American Theater Guide: Men and Women
 

Men and Women (1890), a play by David Belasco and Henry C. de Mille. [Proctor's 23rd Street Theatre, 204 perf.] A panic brings the Jefferson National Bank to the brink of collapse, especially when bonds kept in its vault are discovered missing. Suspicion falls on young Edward Seabury (Orrin Johnson), just as he is to announce his engagement to Dora Prescott (Maude Adams), sister of his best friend and fellow cashier, William Prescott (William Morris). Will, too, has just become engaged, to Agnes Rodman (Sydney Armstrong), daughter of Arizona's governor, Stephen Rodman (Frank Mordaunt). Calvin Stedman (R. A. Roberts), who loves Dora, determines to pin the theft on Edward, and when Governor Rodman comes to Edward's defense, Stedman reveals that the Governor has a criminal record. This revelation forces Will to confess that he stole the bonds. Although he is not prosecuted, Will loses his job and cannot find work.
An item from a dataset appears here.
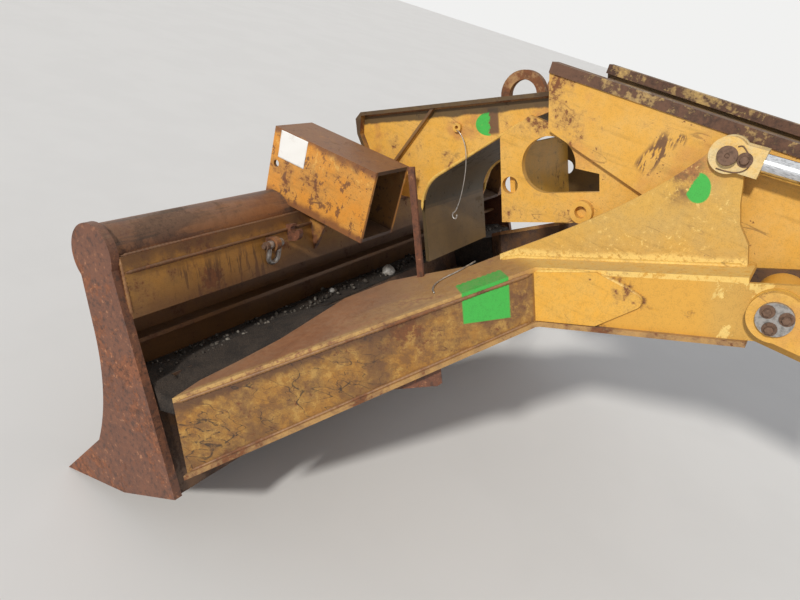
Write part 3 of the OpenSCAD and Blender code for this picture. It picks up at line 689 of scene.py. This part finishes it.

Finally the sympathetic bank president, dismissing Will's actions as a youthful mistake, finds him another position and the lovers are all happily paired. Based on a then recent and celebrated case, the Charles Frohman production was the last collaboration of Belasco and de Mille. The New York Star praised it as the “best they have ever written.” Except for the Herald, most critics agreed, even if some saw little purpose in the weak ending.